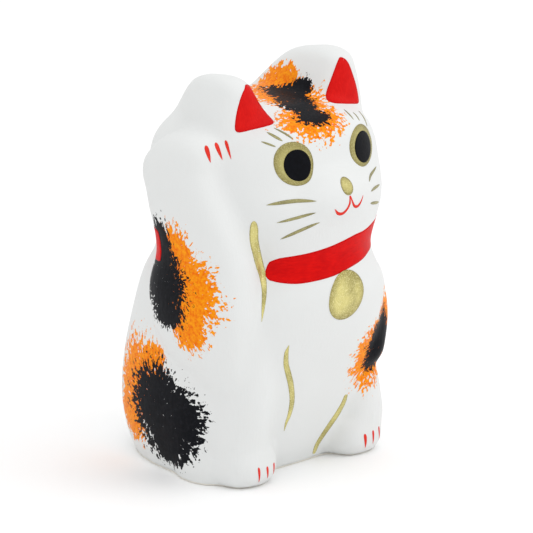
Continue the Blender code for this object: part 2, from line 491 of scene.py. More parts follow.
@dataclass
class Stroke:
    """A brush stroke: rows of across, up and width from its start to its end."""

    path: tuple[Triple, ...]
    chart: Chart = Chart()
    fineness: float = 0.55
    least_columns: int = 12
    least_rows: int = 4
    look_ahead: float = 0.01  # share of the path over which its heading is read

    def film(self, canvas: Canvas) -> Film:
        """The stroke's film on a canvas."""
        length = sum(math.dist(a[:2], b[:2]) for a, b in zip(self.path, self.path[1:]))
        columns = max(self.least_columns, round(length / self.fineness))
        rows = max(self.least_rows, round(max(row[2] for row in self.path) / self.fineness))

        def place(share: float, side: float) -> Vector:
            """The place at a share along the stroke and a share across it."""
            x, y, width = along(self.path, share)
            ahead = along(self.path, min(share + self.look_ahead, 1.0))
            behind = along(self.path, max(share - self.look_ahead, 0.0))
            heading = Vector((ahead[0] - behind[0], ahead[1] - behind[1])).normalized()
            offset = max(width, 0.0) * (side - 0.5)
            return canvas.on(self.chart, x - heading.y * offset, y + heading.x * offset)

        return Film(columns, rows, place)


@dataclass
class Patch:
    """A filled shape with a smooth closed outline of across, up rows."""

    outline: tuple[tuple[float, float], ...]
    chart: Chart = Chart()
    limit: float = -FAR
    sectors: int = 72
    rings: int = 10

    def film(self, canvas: Canvas) -> Film:
        """The shape's film on a canvas."""
        count = len(self.outline)
        middle = [sum(values) / count for values in zip(*self.outline)]

        def place(turn: float, share: float) -> Vector:
            """The place at a share of a turn and a share of the way from the middle to the outline."""
            edge = along(self.outline, turn % 1.0, closed=True)
            x = middle[0] + share * (edge[0] - middle[0])
            y = middle[1] + share * (edge[1] - middle[1])
            return canvas.on(self.chart, x, y, self.limit)

        return Film(self.sectors, self.rings, place, centred=True)


OVAL_POINTS = 16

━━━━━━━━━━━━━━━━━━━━

## Directions
Write the data out again in full and exactly.

## Task result
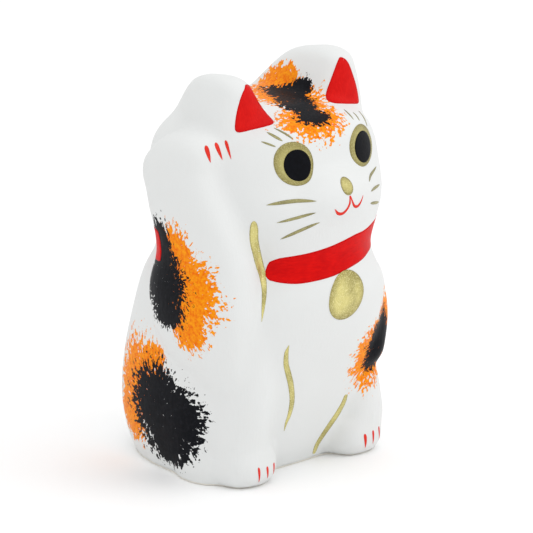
Continue the Blender code for this object: part 2, from line 491 of scene.py. More parts follow.
@dataclass
class Stroke:
    """A brush stroke: rows of across, up and width from its start to its end."""

    path: tuple[Triple, ...]
    chart: Chart = Chart()
    fineness: float = 0.55
    least_columns: int = 12
    least_rows: int = 4
    look_ahead: float = 0.01  # share of the path over which its heading is read

    def film(self, canvas: Canvas) -> Film:
        """The stroke's film on a canvas."""
        length = sum(math.dist(a[:2], b[:2]) for a, b in zip(self.path, self.path[1:]))
        columns = max(self.least_columns, round(length / self.fineness))
        rows = max(self.least_rows, round(max(row[2] for row in self.path) / self.fineness))

        def place(share: float, side: float) -> Vector:
            """The place at a share along the stroke and a share across it."""
            x, y, width = along(self.path, share)
            ahead = along(self.path, min(share + self.look_ahead, 1.0))
            behind = along(self.path, max(share - self.look_ahead, 0.0))
            heading = Vector((ahead[0] - behind[0], ahead[1] - behind[1])).normalized()
            offset = max(width, 0.0) * (side - 0.5)
            return canvas.on(self.chart, x - heading.y * offset, y + heading.x * offset)

        return Film(columns, rows, place)


@dataclass
class Patch:
    """A filled shape with a smooth closed outline of across, up rows."""

    outline: tuple[tuple[float, float], ...]
    chart: Chart = Chart()
    limit: float = -FAR
    sectors: int = 72
    rings: int = 10

    def film(self, canvas: Canvas) -> Film:
        """The shape's film on a canvas."""
        count = len(self.outline)
        middle = [sum(values) / count for values in zip(*self.outline)]

        def place(turn: float, share: float) -> Vector:
            """The place at a share of a turn and a share of the way from the middle to the outline."""
            edge = along(self.outline, turn % 1.0, closed=True)
            x = middle[0] + share * (edge[0] - middle[0])
            y = middle[1] + share * (edge[1] - middle[1])
            return canvas.on(self.chart, x, y, self.limit)

        return Film(self.sectors, self.rings, place, centred=True)


OVAL_POINTS = 16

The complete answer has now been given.